SET EXERCISE:
Only a number is wanted: how many lines in the records below contain "with"?

DATA FOR PROCESSING:
§ §
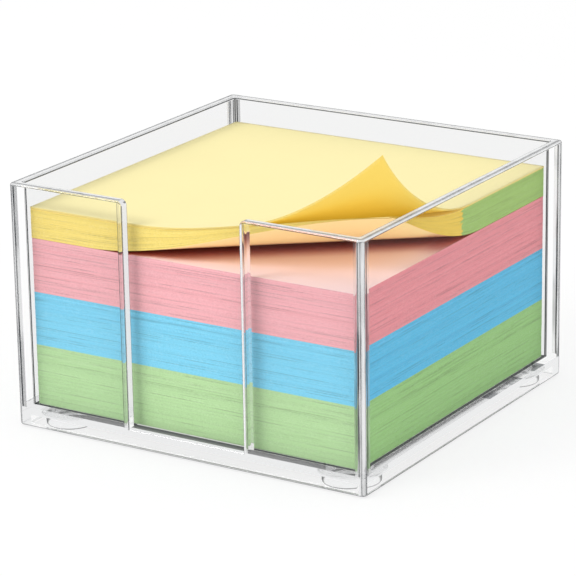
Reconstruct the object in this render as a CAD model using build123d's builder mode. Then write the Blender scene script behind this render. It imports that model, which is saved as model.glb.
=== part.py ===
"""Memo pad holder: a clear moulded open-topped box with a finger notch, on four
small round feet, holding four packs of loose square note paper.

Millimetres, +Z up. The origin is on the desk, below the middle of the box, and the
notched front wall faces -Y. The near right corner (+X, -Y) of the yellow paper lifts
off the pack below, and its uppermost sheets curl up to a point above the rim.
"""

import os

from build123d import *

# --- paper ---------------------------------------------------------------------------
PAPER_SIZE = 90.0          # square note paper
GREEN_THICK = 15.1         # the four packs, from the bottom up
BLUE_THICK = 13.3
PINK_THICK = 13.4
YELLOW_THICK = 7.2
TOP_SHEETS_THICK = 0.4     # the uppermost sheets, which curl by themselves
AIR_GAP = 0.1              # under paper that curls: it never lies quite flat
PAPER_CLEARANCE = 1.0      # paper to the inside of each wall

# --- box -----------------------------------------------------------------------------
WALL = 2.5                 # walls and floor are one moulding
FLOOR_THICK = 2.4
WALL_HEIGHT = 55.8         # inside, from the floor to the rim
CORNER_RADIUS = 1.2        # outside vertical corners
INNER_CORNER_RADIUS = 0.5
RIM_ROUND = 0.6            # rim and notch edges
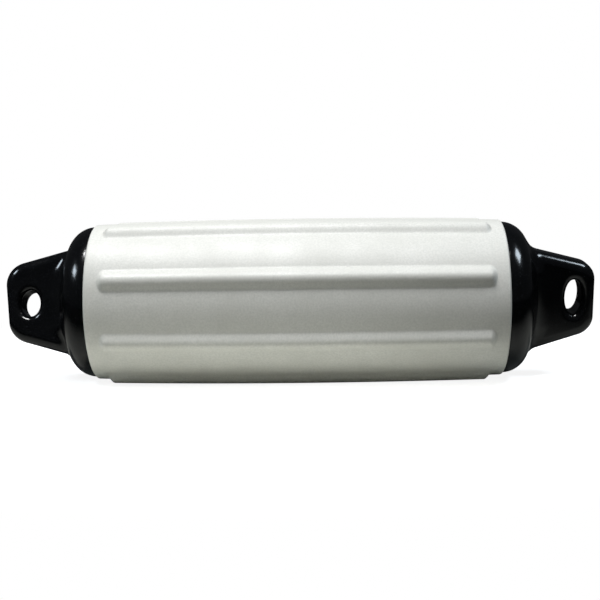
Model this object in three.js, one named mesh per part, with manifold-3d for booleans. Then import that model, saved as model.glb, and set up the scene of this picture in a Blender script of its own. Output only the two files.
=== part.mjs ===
§ §
SOLUTION TO THE EXERCISE:
2